» **GOAL**: Find each line holding "with" and copy it out.

» **GIVEN DATA**:
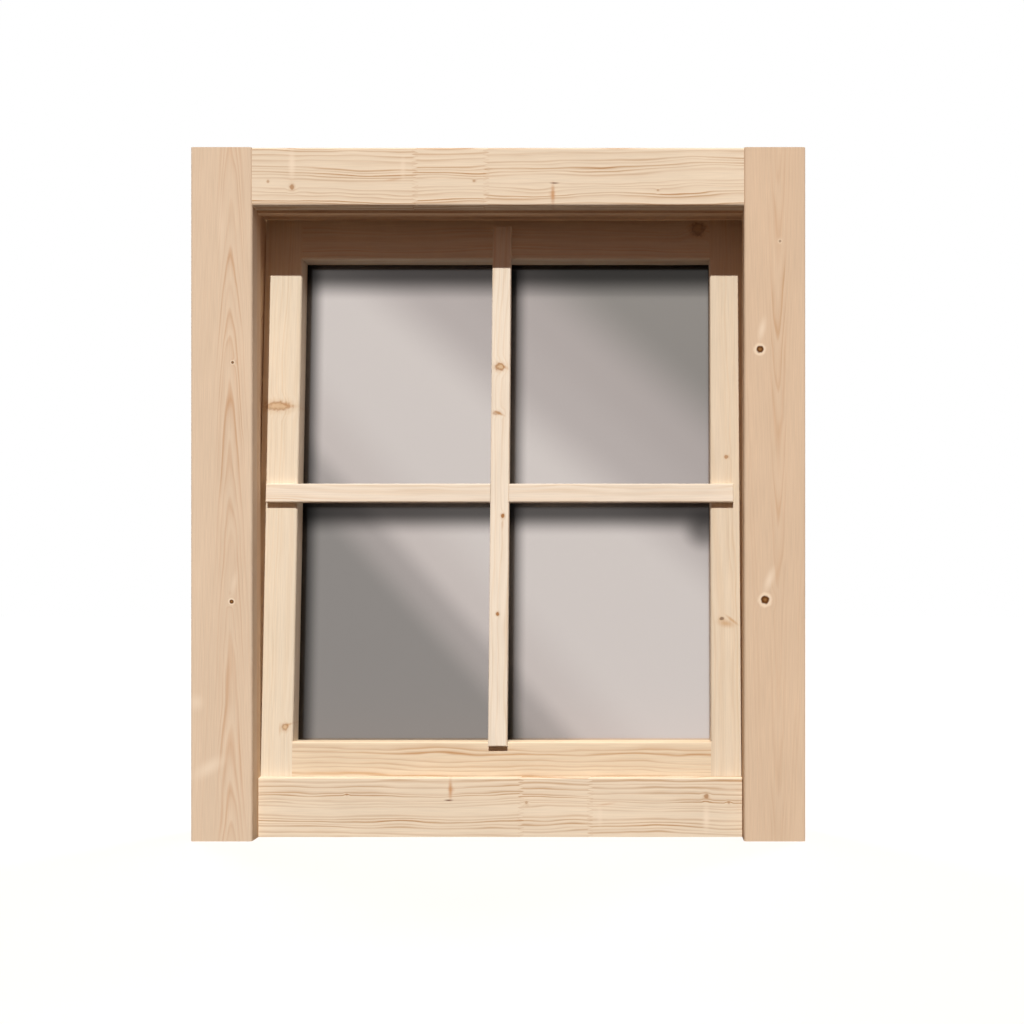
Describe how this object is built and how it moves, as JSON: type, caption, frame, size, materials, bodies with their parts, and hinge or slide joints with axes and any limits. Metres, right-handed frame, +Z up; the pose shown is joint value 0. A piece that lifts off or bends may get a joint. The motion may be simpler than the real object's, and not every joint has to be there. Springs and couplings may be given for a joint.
{
  "type": "tilting timber shed window with glazing-bar cross, single light, mounted in a 38 mm wall",
  "caption": "Timber shed window with broad casings, a glazed sash leaned back for airing, a cross of glazing bars and a lever handle.",
  "frame": {"origin": "centre of the sill's underside, in the middle plane of the wall", "axes": "+X to the right as seen from outdoors, +Y into the building, +Z up"},
  "size_m": [0.7, 0.1334, 0.79],
  "materials": {
    "casing_wood": "planed, untreated",
    "frame_wood": "planed, untreated",
    "sash_wood": "planed, untreated",
    "bar_wood": "planed, untreated",
    "window_glass": "clear",
    "handle_metal": "satin",
    "hardware_metal": "zinc plated"
  },
  "bodies": {
    "root": {"outer_casing_left": "casing_wood", "outer_casing_right": "casing_wood", "outer_casing_head": "casing_wood", "inner_casing_left": "casing_wood", "inner_casing_right": "casing_wood", "inner_casing_head": "casing_wood", "frame_jamb_left": "frame_wood", "frame_jamb_right": "frame_wood", "frame_head": "frame_wood", "frame_sill": "frame_wood", "sash_stile_left": "sash_wood", "sash_stile_right": "sash_wood", "sash_top_rail": "sash_wood", "sash_bottom_rail": "sash_wood", "glazing_bead_left": "sash_wood", "glazing_bead_right": "sash_wood", "glazing_bead_top": "sash_wood", "glazing_bead_bottom": "sash_wood", "glazing_bar_upright": "bar_wood", "glazing_bar_cross": "bar_wood", "glass_pane": "window_glass", "handle_rosette": "handle_metal", "handle_lever": "handle_metal", "corner_hinge_frame": "hardware_metal", "corner_hinge_sash": "hardware_metal", "stay_bracket_frame": "hardware_metal", "stay_bracket_sash": "hardware_metal", "stay_arm": "hardware_metal", "lock_faceplate": "hardware_metal", "striker_plate": "hardware_metal"}
  },
  "joints": []
}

» **COMPLETE RESPONSE**:
Describe how this object is built and how it moves, as JSON: type, caption, frame, size, materials, bodies with their parts, and hinge or slide joints with axes and any limits. Metres, right-handed frame, +Z up; the pose shown is joint value 0. A piece that lifts off or bends may get a joint. The motion may be simpler than the real object's, and not every joint has to be there. Springs and couplings may be given for a joint.
  "type": "tilting timber shed window with glazing-bar cross, single light, mounted in a 38 mm wall",
  "caption": "Timber shed window with broad casings, a glazed sash leaned back for airing, a cross of glazing bars and a lever handle.",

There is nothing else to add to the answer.